As the race covenants governing housing expired in the late 1940s, new arrivals were able to settle in different parts of the city, and Bronzeville's density, once 81,000 per square mile and approximately four-times the Chicago average according to Black, declined. So too did the parallel institutions Black businesspeople built to serve their once burgeoning community.

Some of Black's earliest activism supported these Black businesses. "We organized around that theme: don't spend your money where you can't work," he said. "So, the dollar turned around in the Black community in those days five times." Black compared this vibrancy with the devastated business districts of Bronzeville now. "Today it doesn't turn around once, it's spent before it gets here," he said.

Conjuring neighborhood images of the Savoy Five ("the original Harlem Globetrotters"), the Palms Tavern ("actually a front for a numbers racket"), and Joe Louis walking the streets of Bronzeville after winning his heavyweight title, Black shared his time, memories, and hope for the future with a generosity that has become legendary among students, critics, activists, and academics.

"His oral histories capture and preserve life stories in the words of those who lived them, preserving a rich legacy that might otherwise have been lost," Valerie Gerrard Browne writes in a foreword to Black's recent volume.

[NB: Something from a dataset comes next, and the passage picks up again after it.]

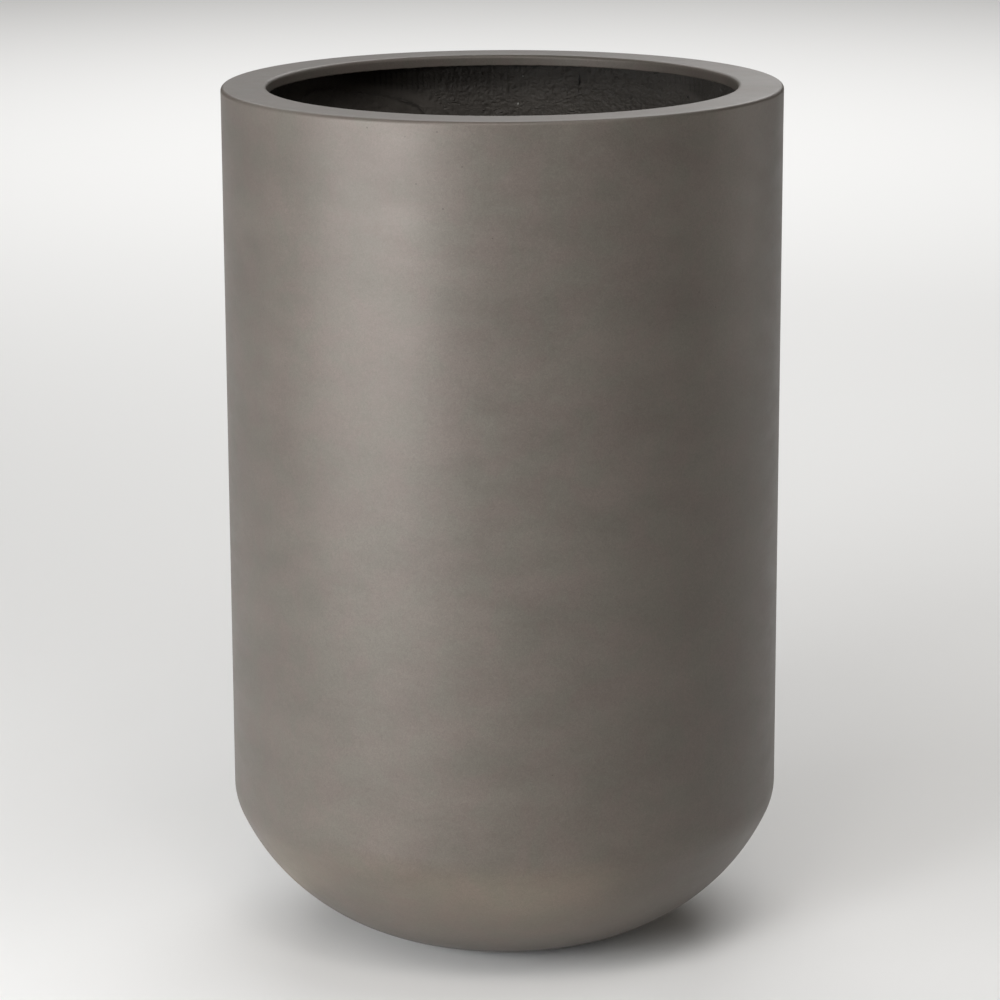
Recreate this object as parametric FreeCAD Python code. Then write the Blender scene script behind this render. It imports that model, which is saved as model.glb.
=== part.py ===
import FreeCAD, Part
import math
import os

# Tall round floor planter in moulded fibreglass: a straight wall that turns through a soft
# corner into a bowl-shaped bottom, and a flat rim with a turned-down lip around the mouth.
# Millimetres, +Z up. The origin is on the axis, on the surface that the foot pads stand on.

# overall
OVERALL_HEIGHT = 673.0
OUTER_RADIUS = 216.0

# outline of the wall and bowl, from the top down
CORNER_START_HEIGHT = 119.0
CORNER_RADIUS = 48.0
CORNER_TURN = 24.0  # degrees from upright where the corner arc runs into the bowl arc
BOWL_RADIUS = 172.0
BASE_EDGE_RADIUS = 30.0

# layers of the wall
SHELL_THICKNESS = 4.0
LINING_THICKNESS = 2.0

# rim
RIM_THICKNESS = 5.0
RIM_WIDTH = 35.0
RIM_EDGE_RADIUS = 3.0
LIP_DEPTH = 9.0
LIP_THICKNESS = 5.0
LIP_EDGE_RADIUS = 0.8
BEAD_SIZE = 10.0

# floor, drain and feet
DOUBLER_RADIUS = 85.0
DOUBLER_THICKNESS = 2.5
DOUBLER_CHAMFER = 1.5
DRAIN_RADIUS = 12.5
PAD_COUNT = 4
PAD_RADIUS = 11.0
PAD_HEIGHT = 3.0
PAD_CIRCLE_RADIUS = 82.0
PAD_FIRST_ANGLE = 45.0
PAD_CHAMFER = 0.6

# drain plug
PLUG_FIT = 0.05  # radial gap in the hole, and the gap under the flange
PLUG_TAPER = 1.0
PLUG_BOTTOM_HEIGHT = 1.8
PLUG_FLANGE_RADIUS = 18.0
PLUG_FLANGE_THICKNESS = 2.4
PLUG_FLANGE_EDGE = 1.0
PLUG_GRIP_RADIUS = 6.0
PLUG_GRIP_HEIGHT = 6.0
PLUG_GRIP_EDGE = 1.5
PLUG_CORE_RADIUS = 7.5
PLUG_CORE_DEPTH = 7.0

# lapped piece of glass mat on the inside of the wall
PATCH_THICKNESS = 1.0
PATCH_WIDTH = 140.0
PATCH_LENGTH = 110.0
PATCH_CORNER_RADIUS = 35.0
PATCH_TILT = 11.0  # degrees that it is laid askew, raising its -X end
PATCH_TURN = 36.5  # degrees from +Y towards -X
PATCH_DEPTH = 84.0  # from the top of the rim to its middle

BASE_HEIGHT = PAD_HEIGHT
RIM_UNDERSIDE = OVERALL_HEIGHT - RIM_THICKNESS
MOUTH_RADIUS = OUTER_RADIUS - RIM_WIDTH
LINING_RADIUS = OUTER_RADIUS - SHELL_THICKNESS - LINING_THICKNESS
FLOOR_HEIGHT = BASE_HEIGHT + SHELL_THICKNESS + LINING_THICKNESS
SEAT_HEIGHT = FLOOR_HEIGHT + DOUBLER_THICKNESS


def point(radius, height):
    """A point of a half section, in the XZ plane."""
    return FreeCAD.Vector(radius, 0.0, height)


def line(start, end):
    """A straight edge between two (radius, height) pairs."""
    return Part.LineSegment(point(*start), point(*end)).toShape()


def around(centre, radius, degrees):
    """The (radius, height) pair that lies on a circle, below its centre by an angle in degrees."""
    angle = math.radians(degrees)
    return centre[0] + radius * math.cos(angle), centre[1] - radius * math.sin(angle)


def arc(centre, radius, start_degrees, end_degrees):
    """A circular edge, with angles in degrees downwards from the outward direction."""
    middle_degrees = (start_degrees + end_degrees) / 2
    ends = [around(centre, radius, a) for a in (start_degrees, middle_degrees, end_degrees)]
    return Part.Arc(*[point(*p) for p in ends]).toShape()


def turned(edges):
    """Closes the edges into a half section and turns it once round the Z axis."""
    face = Part.Face(Part.Wire(Part.__sortEdges__(edges)))
    solid = face.revolve(FreeCAD.Vector(0, 0, 0), FreeCAD.Vector(0, 0, 1), 360)
    if solid.Volume < 0:
        solid.reverse()
    return solid


# centres of the three arcs of the outline, each tangent to the next
corner_centre = (OUTER_RADIUS - CORNER_RADIUS, CORNER_START_HEIGHT)
corner_end = around(corner_centre, CORNER_RADIUS, CORNER_TURN)
bowl_centre = around(corner_end, -BOWL_RADIUS, CORNER_TURN)
base_centre_height = BASE_HEIGHT + BASE_EDGE_RADIUS
base_turn = math.degrees(
    math.asin((bowl_centre[1] - base_centre_height) / (BOWL_RADIUS - BASE_EDGE_RADIUS))
)
base_centre = around(bowl_centre, BOWL_RADIUS - BASE_EDGE_RADIUS, base_turn)


def outline(inset, inner_radius, top):
    """Edges of the wall, corner, bowl and floor at a distance inside the outer surface."""
    wall = OUTER_RADIUS - inset
    floor = BASE_HEIGHT + inset
    return [
        line((wall, top), (wall, CORNER_START_HEIGHT)),
        arc(corner_centre, CORNER_RADIUS - inset, 0, CORNER_TURN),
        arc(bowl_centre, BOWL_RADIUS - inset, CORNER_TURN, base_turn),
        arc(base_centre, BASE_EDGE_RADIUS - inset, base_turn, 90),
        line((base_centre[0], floor), (inner_radius, floor)),
    ]


def layer(outer_inset, thickness, top):
    """One layer of the moulding, open at the top and pierced by the drain hole."""
    inner_inset = outer_inset + thickness
    edges = outline(outer_inset, DRAIN_RADIUS, top) + outline(inner_inset, DRAIN_RADIUS, top)
    edges.append(line((OUTER_RADIUS - outer_inset, top), (OUTER_RADIUS - inner_inset, top)))
    low = BASE_HEIGHT + outer_inset
    edges.append(line((DRAIN_RADIUS, low), (DRAIN_RADIUS, low + thickness)))
    return turned(edges)


def outer_shell():
    return layer(0.0, SHELL_THICKNESS, RIM_UNDERSIDE)


def inner_lining():
    return layer(SHELL_THICKNESS, LINING_THICKNESS, RIM_UNDERSIDE)


def rim_ring():
    """Flat flange with rounded top edges and a lip turned down into the mouth."""
    top = OVERALL_HEIGHT
    lip_bottom = top - LIP_DEPTH
    lip_back = MOUTH_RADIUS + LIP_THICKNESS
    edge = RIM_EDGE_RADIUS
    small = LIP_EDGE_RADIUS
    return turned([
        line((OUTER_RADIUS, RIM_UNDERSIDE), (OUTER_RADIUS, top - edge)),
        arc((OUTER_RADIUS - edge, top - edge), edge, 0, -90),
        line((OUTER_RADIUS - edge, top), (MOUTH_RADIUS + edge, top)),
        arc((MOUTH_RADIUS + edge, top - edge), edge, -90, -180),
        line((MOUTH_RADIUS, top - edge), (MOUTH_RADIUS, lip_bottom + small)),
        arc((MOUTH_RADIUS + small, lip_bottom + small), small, 180, 90),
        line((MOUTH_RADIUS + small, lip_bottom), (lip_back - small, lip_bottom)),
        arc((lip_back - small, lip_bottom + small), small, 90, 0),
        line((lip_back, lip_bottom + small), (lip_back, RIM_UNDERSIDE)),
        line((lip_back, RIM_UNDERSIDE), (OUTER_RADIUS, RIM_UNDERSIDE)),
    ])


def rim_bead():
    """Hollow-faced bead of bonding paste in the corner under the rim."""
    low = RIM_UNDERSIDE - BEAD_SIZE
    inner = LINING_RADIUS - BEAD_SIZE
    return turned([
        line((inner, RIM_UNDERSIDE), (LINING_RADIUS, RIM_UNDERSIDE)),
        line((LINING_RADIUS, RIM_UNDERSIDE), (LINING_RADIUS, low)),
        arc((inner, low), BEAD_SIZE, 0, -90),
    ])


def floor_doubler():
    """Extra disc of laminate on the floor, with a bevelled edge and the drain hole."""
    edge = DOUBLER_RADIUS - DOUBLER_CHAMFER
    shoulder = SEAT_HEIGHT - DOUBLER_CHAMFER
    return turned([
        line((DRAIN_RADIUS, FLOOR_HEIGHT), (DOUBLER_RADIUS, FLOOR_HEIGHT)),
        line((DOUBLER_RADIUS, FLOOR_HEIGHT), (DOUBLER_RADIUS, shoulder)),
        line((DOUBLER_RADIUS, shoulder), (edge, SEAT_HEIGHT)),
        line((edge, SEAT_HEIGHT), (DRAIN_RADIUS, SEAT_HEIGHT)),
        line((DRAIN_RADIUS, SEAT_HEIGHT), (DRAIN_RADIUS, FLOOR_HEIGHT)),
    ])


def mat_patch():
    """Round-cornered piece of mat, laid a little askew, that follows the inside of the wall."""
    ring = Part.makeCylinder(LINING_RADIUS, OVERALL_HEIGHT)
    ring = ring.cut(Part.makeCylinder(LINING_RADIUS - PATCH_THICKNESS, OVERALL_HEIGHT))
    origin = FreeCAD.Vector(0, 0, 0)
    corner = FreeCAD.Vector(-PATCH_WIDTH / 2, 0, -PATCH_LENGTH / 2)
    punch = Part.makeBox(PATCH_WIDTH, OUTER_RADIUS, PATCH_LENGTH, corner)
    along_y = [e for e in punch.Edges if abs(e.Vertexes[0].Y - e.Vertexes[1].Y) > 1]
    punch = punch.makeFillet(PATCH_CORNER_RADIUS, along_y)
    punch.rotate(origin, FreeCAD.Vector(0, 1, 0), PATCH_TILT)
    punch.rotate(origin, FreeCAD.Vector(0, 0, 1), PATCH_TURN)
    punch.translate(FreeCAD.Vector(0, 0, OVERALL_HEIGHT - PATCH_DEPTH))
    return ring.common(punch).Solids[0]


def drain_plug():
    """Rubber stopper: a tapered hollow shank, a flange that seats on the floor, and a grip."""
    seat = SEAT_HEIGHT + PLUG_FIT
    shank_top = DRAIN_RADIUS - PLUG_FIT
    shank_bottom = shank_top - PLUG_TAPER
    low = PLUG_BOTTOM_HEIGHT
    flange_top = seat + PLUG_FLANGE_THICKNESS
    flange_edge = PLUG_FLANGE_RADIUS - PLUG_FLANGE_EDGE
    grip_top = flange_top + PLUG_GRIP_HEIGHT
    grip_edge = PLUG_GRIP_RADIUS - PLUG_GRIP_EDGE
    core_top = low + PLUG_CORE_DEPTH
    return turned([
        line((PLUG_CORE_RADIUS, low), (shank_bottom, low)),
        line((shank_bottom, low), (shank_top, seat)),
        line((shank_top, seat), (PLUG_FLANGE_RADIUS, seat)),
        line((PLUG_FLANGE_RADIUS, seat), (PLUG_FLANGE_RADIUS, flange_top - PLUG_FLANGE_EDGE)),
        arc((flange_edge, flange_top - PLUG_FLANGE_EDGE), PLUG_FLANGE_EDGE, 0, -90),
        line((flange_edge, flange_top), (PLUG_GRIP_RADIUS, flange_top)),
        line((PLUG_GRIP_RADIUS, flange_top), (PLUG_GRIP_RADIUS, grip_top - PLUG_GRIP_EDGE)),
        arc((grip_edge, grip_top - PLUG_GRIP_EDGE), PLUG_GRIP_EDGE, 0, -90),
        line((grip_edge, grip_top), (0.0, grip_top)),
        line((0.0, grip_top), (0.0, core_top)),
        line((0.0, core_top), (PLUG_CORE_RADIUS, core_top)),
        line((PLUG_CORE_RADIUS, core_top), (PLUG_CORE_RADIUS, low)),
    ])


def foot_pads():
    """Round rubber pads stuck under the flat of the base."""
    pad = turned([
        line((0.0, 0.0), (PAD_RADIUS - PAD_CHAMFER, 0.0)),
        line((PAD_RADIUS - PAD_CHAMFER, 0.0), (PAD_RADIUS, PAD_CHAMFER)),
        line((PAD_RADIUS, PAD_CHAMFER), (PAD_RADIUS, PAD_HEIGHT)),
        line((PAD_RADIUS, PAD_HEIGHT), (0.0, PAD_HEIGHT)),
        line((0.0, PAD_HEIGHT), (0.0, 0.0)),
    ])
    pads = []
    for index in range(PAD_COUNT):
        angle = math.radians(PAD_FIRST_ANGLE + index * 360 / PAD_COUNT)
        place = FreeCAD.Vector(math.cos(angle), math.sin(angle), 0) * PAD_CIRCLE_RADIUS
        pads.append(pad.translated(place))
    return Part.makeCompound(pads)


PIECES = [
    outer_shell,
    inner_lining,
    rim_ring,
    rim_bead,
    floor_doubler,
    mat_patch,
    drain_plug,
    foot_pads,
]

os.makedirs("parts", exist_ok=True)
for make in PIECES:
    shape = make()
    box = shape.BoundBox
    print(
        f"{make.__name__:14s} solids {len(shape.Solids)} valid {shape.isValid()} "
        f"volume {shape.Volume / 1000:8.2f} cm3  z {box.ZMin:7.2f} to {box.ZMax:7.2f}"
    )
    shape.exportStep(os.path.join("parts", make.__name__ + ".step"))
print(f"base edge at radius {base_centre[0]:.1f}, bowl arc ends at {base_turn:.1f} degrees")
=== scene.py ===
import math

import bpy
import numpy as np
from mathutils import Matrix, Vector


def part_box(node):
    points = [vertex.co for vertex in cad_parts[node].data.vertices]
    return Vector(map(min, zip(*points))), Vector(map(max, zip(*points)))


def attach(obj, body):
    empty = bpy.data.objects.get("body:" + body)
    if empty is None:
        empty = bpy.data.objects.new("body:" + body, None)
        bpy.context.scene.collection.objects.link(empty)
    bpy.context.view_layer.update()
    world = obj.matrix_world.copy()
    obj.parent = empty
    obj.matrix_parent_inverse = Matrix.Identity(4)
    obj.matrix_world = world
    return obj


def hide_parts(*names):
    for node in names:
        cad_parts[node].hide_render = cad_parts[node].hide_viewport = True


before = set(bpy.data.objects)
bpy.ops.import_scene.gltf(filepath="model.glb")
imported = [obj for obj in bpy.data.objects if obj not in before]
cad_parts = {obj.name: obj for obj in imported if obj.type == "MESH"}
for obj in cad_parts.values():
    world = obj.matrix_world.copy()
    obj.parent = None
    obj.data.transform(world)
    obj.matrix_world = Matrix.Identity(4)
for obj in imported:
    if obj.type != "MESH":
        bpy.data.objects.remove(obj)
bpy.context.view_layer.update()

planterBody = "planter"

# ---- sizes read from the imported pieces, in metres

_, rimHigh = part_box("rim_ring")
shellLow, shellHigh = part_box("outer_shell")
liningLow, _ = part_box("inner_lining")
doublerLow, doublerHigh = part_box("floor_doubler")
beadLow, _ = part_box("rim_bead")

topHeight = rimHigh.z
wallRadius = rimHigh.x
baseHeight = shellLow.z
shellThickness = liningLow.z - shellLow.z
liningThickness = doublerLow.z - liningLow.z
rimUnderside = shellHigh.z
liningRadius = wallRadius - shellThickness - liningThickness
print("frame read: height", round(topHeight, 4), "radius", round(wallRadius, 4))


# ---- grids and outlines

sharpEdge = math.radians(38)   # edges that turn by more than this stay sharp


def arcLine(centre, radius, startDegrees, endDegrees, steps):
    # points of a circular arc, with angles measured downwards from the outward direction
    angle = np.radians(np.linspace(startDegrees, endDegrees, steps))
    return np.stack([centre[0] + radius * np.cos(angle), centre[1] - radius * np.sin(angle)], axis=1)


def straightLine(start, end, steps):
    share = np.linspace(0.0, 1.0, steps)[:, None]
    return np.array(start) * (1 - share) + np.array(end) * share


def joinLines(*lines):
    # one run of points, without the doubled point where two lines meet
    kept = [lines[0]]
    for line in lines[1:]:
        skip = 1 if np.allclose(kept[-1][-1], line[0], atol=1e-7) else 0
        kept.append(line[skip:])
    return np.concatenate(kept)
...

But Evelyn Johnson, a former student, came to the library to see Black and said simply that his 1973 City Colleges class "was one of the most joyful experiences" of her life. "He always made you feel like you were entitled to learn," she said. "I still live by the lessons he taught me."

A former Congress of Racial Equality (CORE) organizer, Black's next public appearance will be on a Civil Rights and Black Power panel, Sunday Feb. 25, 2007 at the Woodson Regional Library, 9525 S. Halsted St.